Сказала: вся я тут, не знаю, что говорить.
И приказали вязати, и, когда продеты были рычаги для судий, она в страхе сказала: кабы знала, сказала бы.
И Его милость увещал, чтоб говорила правду.
Она же не ответила, только причитала.
И быв привязана, говорила: горе мне, горе мне, ой, Святым Дух, помоги, я же ничего не сделала, о Святый Дух, понеже я ничего не сделала, то помоги мне!
И когда за веревку взялись, говорила: Святый Дух, помоги, я же ничего не сделала!
И опять увещаема была Его Достопочтенною милостию, чтоб говорила правду.
Сказала: Государь, Ваша милость, в жизни ничего такого не делала.
И как над землею подняли ее, испариною покрылася и твердила: Государь, милость, я ничего не знаю, и меня ни за что оговорили, помогите, люди добрые, о Государь, Ваша милость, вы меня ни за что наказываете.
И привесили доску к ногам.
Сказала: что вы хотите, Государь, Ваша милость, чтоб я насильно повинилась? Святая Катерина, о Святый Дух! Повторяя: Святый Дух, ай, Ваша милость, ни за что меня наказываете. И на вопрос, была ли она когда-нибудь замужем, сказала, что нет; и висела на дыбе.
И, вися, молчала.
И висела молча.
Спрошена была: хочет ли говорить правду.
Сказала: Ваши милости, что я скажу, коли не знаю.
И висела молча.
Ей сказали, чтоб сказывала правду.
Сказала: О Государь, Ваша милость, коли знала бы, то сказала.
Сказала, вися: ах!
И все время про себя бормотала.
И увещаема была, чтоб сказала правду.
Сказала: Государь, Ваша милость, я не знаю, что сказать, не знаю, чтоб Вашей милости умереть.
И увещаема была сказати правду.
Ничего не сказала.
С увещаниями поднята была вверх.
И, быв поднята, увещаема была.
Сказала: я ничего не знаю.
И оставлена была висеть.
И, вися, увещаема.
Сказала: не знаю.
Опять поднята верх и опять увещаема.
Сказала: я ничего не знаю…
И дальше в том же духе: бесстрастное описание жестокой картины, которая повторится тысячи и тысячи раз в истории инквизиции, в истории народов, испытавших на себе ее иго. И мы не думаем, чтобы подобный документ вышел из-под пера такого писателя, как Джуффреди; по-нашему, правильнее отнести его к некоему испанскому писцу, что поначалу и сделал тот же Гаруфи, — писцу, достойному стать рядом с доном Бартоломео Себастьяном, о чьих заслугах пространно рассуждает Гаруфи, — епископом Патти, инквизитором Сицилии, в том самом 1555 году, когда несчастную Пеллегрину Вителло в седьмой день мая истязали пыткой.
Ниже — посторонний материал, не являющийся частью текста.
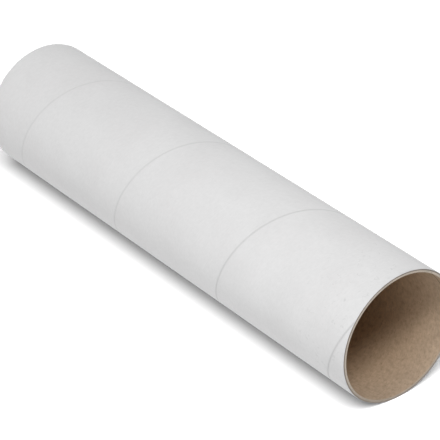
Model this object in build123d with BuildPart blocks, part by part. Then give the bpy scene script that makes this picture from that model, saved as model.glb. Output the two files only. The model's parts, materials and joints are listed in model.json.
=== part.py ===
"""Open cardboard mailing tube, wound and glued as one piece and cut square at both ends.

The tube stands on one end. +Z runs along its axis, and the origin is the centre of the
lower end. Sizes are in millimetres.
"""

import os

from build123d import *

# Driving dimensions
tube_length = 330.0
bore_diameter = 75.0
wall_thickness = 2.0
rim_edge_radius = 0.15  # the blunted edges that the cutting knife leaves on both rims

# The plugs that close the tube fit its bore, so the wall is added outside the bore.
bore_radius = bore_diameter / 2
outer_radius = bore_radius + wall_thickness

# The wound wall: a ring extruded along the tube's axis, with its four rim edges blunted
with BuildPart() as tube:
    with BuildSketch(Plane.XY):
        Circle(outer_radius)
        Circle(bore_radius, mode=Mode.SUBTRACT)
    extrude(amount=tube_length)
    fillet(tube.edges().filter_by(GeomType.CIRCLE), radius=rim_edge_radius)

tube.part.label = "tube"

os.makedirs("parts", exist_ok=True)
export_step(tube.part, "parts/tube.step")
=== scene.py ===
# The looks of the cardboard mailing tube: its white liner with the butt seam where the turns
# of the liner meet, its bare kraft bore, and the cut edges of its plies on both rims.
# Sizes are in metres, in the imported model's frame: +Z runs along the tube, from z = 0.

import json
from math import atan2, ceil, cos, pi, radians, sin, tau

import bmesh
import bpy
from mathutils import Matrix, Vector, noise


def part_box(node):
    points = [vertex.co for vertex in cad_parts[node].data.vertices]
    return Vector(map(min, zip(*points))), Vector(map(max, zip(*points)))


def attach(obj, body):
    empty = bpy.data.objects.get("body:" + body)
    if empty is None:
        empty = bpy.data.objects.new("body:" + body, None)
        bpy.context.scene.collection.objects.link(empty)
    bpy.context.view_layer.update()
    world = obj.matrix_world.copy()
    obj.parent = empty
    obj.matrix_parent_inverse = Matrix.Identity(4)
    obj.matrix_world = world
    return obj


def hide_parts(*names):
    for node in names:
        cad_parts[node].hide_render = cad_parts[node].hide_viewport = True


MM = 0.001

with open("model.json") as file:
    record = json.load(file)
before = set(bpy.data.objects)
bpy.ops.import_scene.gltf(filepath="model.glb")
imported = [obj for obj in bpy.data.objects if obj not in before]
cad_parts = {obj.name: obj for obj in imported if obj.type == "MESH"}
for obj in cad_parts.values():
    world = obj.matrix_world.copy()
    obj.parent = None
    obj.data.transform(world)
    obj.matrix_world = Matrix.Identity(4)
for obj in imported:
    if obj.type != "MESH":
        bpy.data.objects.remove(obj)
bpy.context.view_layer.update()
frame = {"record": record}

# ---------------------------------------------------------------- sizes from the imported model

low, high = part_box("tube")
tube_length = high.z - low.z
radii = {mount["name"]: mount["dims"].get("r_mm", 0) * MM for mount in frame["record"]["mounts"]}
outer_radius = radii["outside"]
bore_radius = radii["upper_mouth"]
wall = outer_radius - bore_radius
mid_wall = (outer_radius + bore_radius) / 2

# ---------------------------------------------------------------- sizes of the winding

# The tube lies on a floor for its portrait, with this side uppermost.
lying_up = Vector((-1, 1, 0)).normalized()
along = Vector((0, 0, 1))
across = along.cross(lying_up)
up_angle = atan2(lying_up.y, lying_up.x)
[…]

Есть, однако, в документе, частично процитированном нами, место, где слова жертвы приобретают оттенок мучительной иронии, а именно когда, клянясь в собственной невиновности, она говорит: чтоб Вашей милости умереть. Любопытная клятва; и поскольку дон Бартоломео Себастьян верил в колдовство, в дурной глаз, в порчу, он, конечно, принялся творить заклинания. Но, разумеется, Пеллегрина Вителло, по простоте мыслей и чувств, да еще в такую минуту, произнесла свою клятву без всякой злобы, поистине желая его милости столь долгой жизни, сколь искренне она была уязвлена в своей невиновности, о которой кричала под пыткой, хотя в подсознании она должна была желать епископу Патти смерти на месте — у подножия механизма, поднимавшего ее вверх, выворачивая суставы.